## THE EXERCISE
The listing beneath should be written out in full, exactly as shown.

## DATA SHOWN
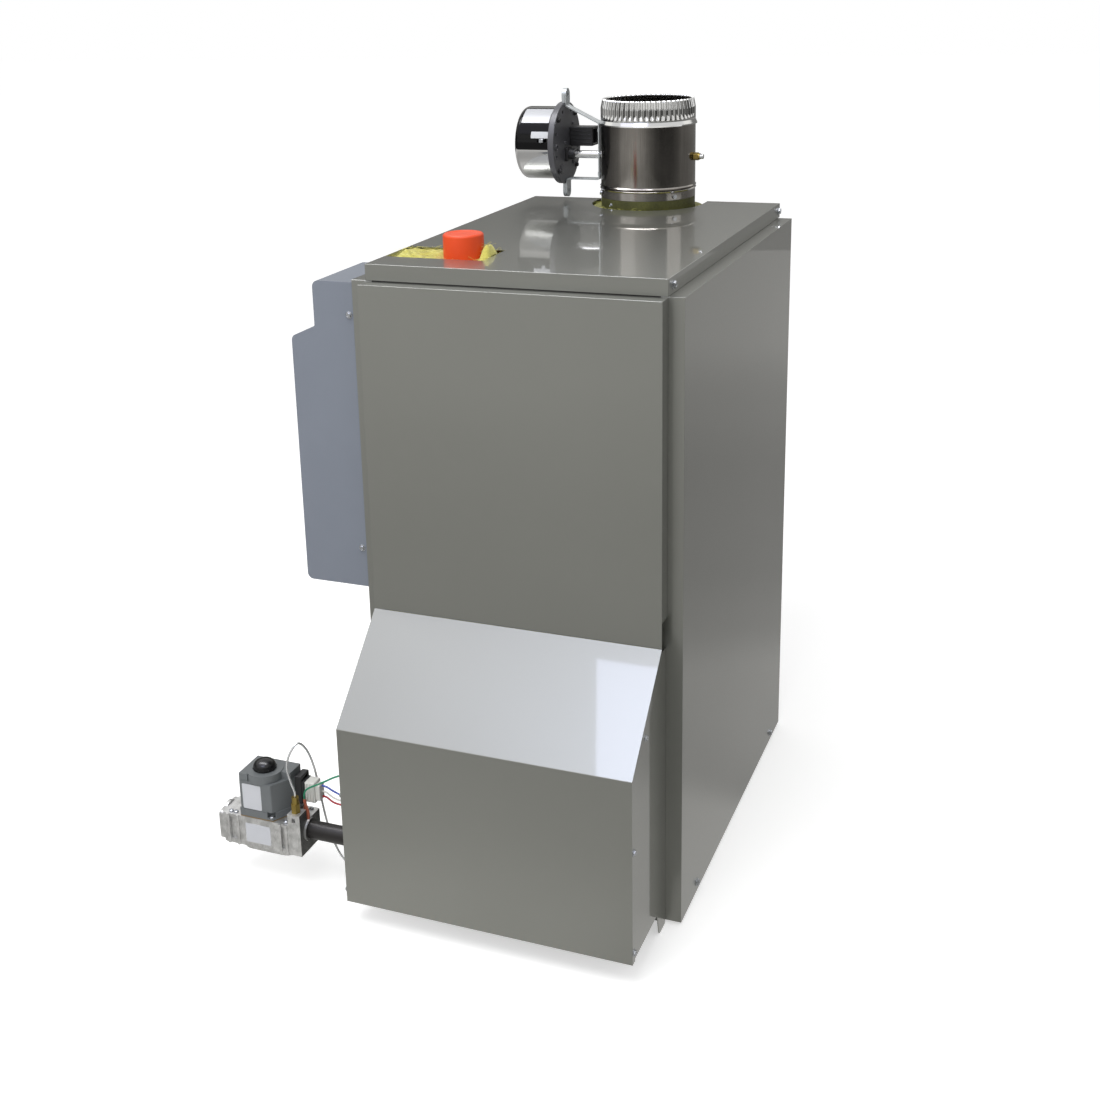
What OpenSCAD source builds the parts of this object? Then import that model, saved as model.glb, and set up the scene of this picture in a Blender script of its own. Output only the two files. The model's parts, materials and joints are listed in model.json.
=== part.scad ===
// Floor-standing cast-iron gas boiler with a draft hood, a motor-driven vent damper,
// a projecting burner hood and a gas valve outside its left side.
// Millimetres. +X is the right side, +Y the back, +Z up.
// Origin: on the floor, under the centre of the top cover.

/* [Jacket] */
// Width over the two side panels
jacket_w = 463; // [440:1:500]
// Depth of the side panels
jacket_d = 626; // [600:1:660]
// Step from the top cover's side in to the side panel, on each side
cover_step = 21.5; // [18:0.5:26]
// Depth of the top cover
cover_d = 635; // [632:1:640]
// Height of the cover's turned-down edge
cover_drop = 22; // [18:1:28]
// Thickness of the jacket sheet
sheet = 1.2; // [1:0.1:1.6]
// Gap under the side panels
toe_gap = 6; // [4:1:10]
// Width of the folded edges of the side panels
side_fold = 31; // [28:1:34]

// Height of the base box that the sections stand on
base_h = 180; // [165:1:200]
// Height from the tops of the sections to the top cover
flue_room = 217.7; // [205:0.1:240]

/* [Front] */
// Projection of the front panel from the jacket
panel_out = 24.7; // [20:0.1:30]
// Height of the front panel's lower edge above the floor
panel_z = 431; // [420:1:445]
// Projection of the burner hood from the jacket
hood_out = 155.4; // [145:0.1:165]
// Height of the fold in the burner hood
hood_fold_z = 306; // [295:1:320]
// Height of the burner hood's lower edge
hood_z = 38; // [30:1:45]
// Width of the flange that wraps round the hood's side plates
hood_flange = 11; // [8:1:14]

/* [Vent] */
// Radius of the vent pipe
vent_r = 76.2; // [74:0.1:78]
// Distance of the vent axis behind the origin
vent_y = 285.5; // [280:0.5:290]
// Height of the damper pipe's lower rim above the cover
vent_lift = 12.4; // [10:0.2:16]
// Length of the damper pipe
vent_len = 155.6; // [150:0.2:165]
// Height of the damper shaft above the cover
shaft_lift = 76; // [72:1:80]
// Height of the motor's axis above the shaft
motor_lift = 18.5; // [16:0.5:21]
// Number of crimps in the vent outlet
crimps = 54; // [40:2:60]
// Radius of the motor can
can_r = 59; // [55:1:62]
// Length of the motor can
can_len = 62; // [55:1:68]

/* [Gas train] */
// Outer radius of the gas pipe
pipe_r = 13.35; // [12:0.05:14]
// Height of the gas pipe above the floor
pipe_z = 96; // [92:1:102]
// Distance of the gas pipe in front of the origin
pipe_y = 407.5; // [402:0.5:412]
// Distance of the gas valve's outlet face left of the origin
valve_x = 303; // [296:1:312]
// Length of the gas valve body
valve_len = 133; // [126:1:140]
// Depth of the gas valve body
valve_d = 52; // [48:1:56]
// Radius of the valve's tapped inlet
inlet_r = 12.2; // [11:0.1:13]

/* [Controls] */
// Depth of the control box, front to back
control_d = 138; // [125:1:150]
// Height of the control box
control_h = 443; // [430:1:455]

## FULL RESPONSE
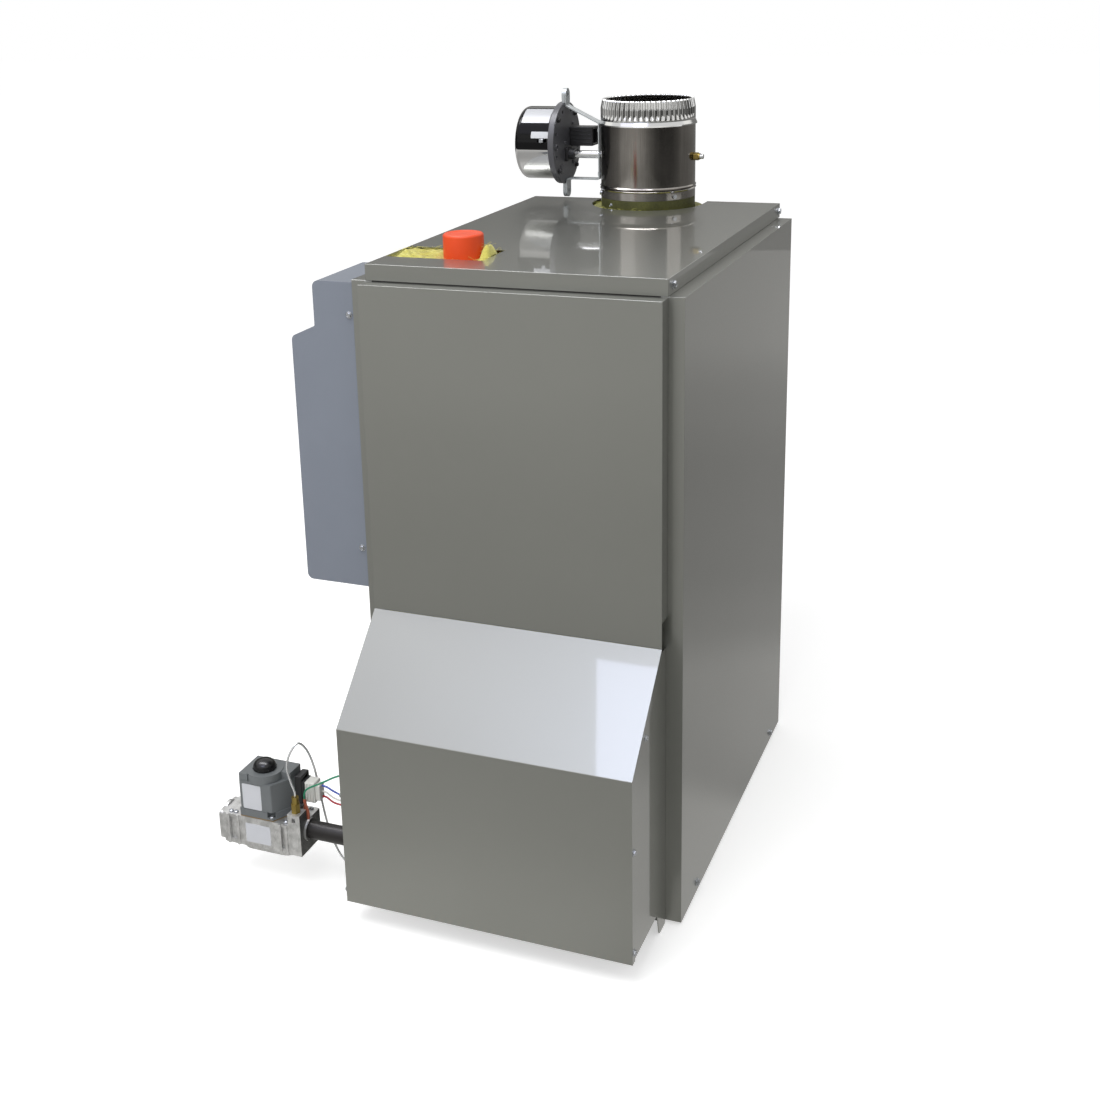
What OpenSCAD source builds the parts of this object? Then import that model, saved as model.glb, and set up the scene of this picture in a Blender script of its own. Output only the two files. The model's parts, materials and joints are listed in model.json.
=== part.scad ===
// Floor-standing cast-iron gas boiler with a draft hood, a motor-driven vent damper,
// a projecting burner hood and a gas valve outside its left side.
// Millimetres. +X is the right side, +Y the back, +Z up.
// Origin: on the floor, under the centre of the top cover.

/* [Jacket] */
// Width over the two side panels
jacket_w = 463; // [440:1:500]
// Depth of the side panels
jacket_d = 626; // [600:1:660]
// Step from the top cover's side in to the side panel, on each side
cover_step = 21.5; // [18:0.5:26]
// Depth of the top cover
cover_d = 635; // [632:1:640]
// Height of the cover's turned-down edge
cover_drop = 22; // [18:1:28]
// Thickness of the jacket sheet
sheet = 1.2; // [1:0.1:1.6]
// Gap under the side panels
toe_gap = 6; // [4:1:10]
// Width of the folded edges of the side panels
side_fold = 31; // [28:1:34]

// Height of the base box that the sections stand on
base_h = 180; // [165:1:200]
// Height from the tops of the sections to the top cover
flue_room = 217.7; // [205:0.1:240]

/* [Front] */
// Projection of the front panel from the jacket
panel_out = 24.7; // [20:0.1:30]
// Height of the front panel's lower edge above the floor
panel_z = 431; // [420:1:445]
// Projection of the burner hood from the jacket
hood_out = 155.4; // [145:0.1:165]
// Height of the fold in the burner hood
hood_fold_z = 306; // [295:1:320]
// Height of the burner hood's lower edge
hood_z = 38; // [30:1:45]
// Width of the flange that wraps round the hood's side plates
hood_flange = 11; // [8:1:14]

/* [Vent] */
// Radius of the vent pipe
vent_r = 76.2; // [74:0.1:78]
// Distance of the vent axis behind the origin
vent_y = 285.5; // [280:0.5:290]
// Height of the damper pipe's lower rim above the cover
vent_lift = 12.4; // [10:0.2:16]
// Length of the damper pipe
vent_len = 155.6; // [150:0.2:165]
// Height of the damper shaft above the cover
shaft_lift = 76; // [72:1:80]
// Height of the motor's axis above the shaft
motor_lift = 18.5; // [16:0.5:21]
// Number of crimps in the vent outlet
crimps = 54; // [40:2:60]
// Radius of the motor can
can_r = 59; // [55:1:62]
// Length of the motor can
can_len = 62; // [55:1:68]

/* [Gas train] */
// Outer radius of the gas pipe
pipe_r = 13.35; // [12:0.05:14]
// Height of the gas pipe above the floor
pipe_z = 96; // [92:1:102]
// Distance of the gas pipe in front of the origin
pipe_y = 407.5; // [402:0.5:412]
// Distance of the gas valve's outlet face left of the origin
valve_x = 303; // [296:1:312]
// Length of the gas valve body
valve_len = 133; // [126:1:140]
// Depth of the gas valve body
valve_d = 52; // [48:1:56]
// Radius of the valve's tapped inlet
inlet_r = 12.2; // [11:0.1:13]

/* [Controls] */
// Depth of the control box, front to back
control_d = 138; // [125:1:150]
// Height of the control box
control_h = 443; // [430:1:455]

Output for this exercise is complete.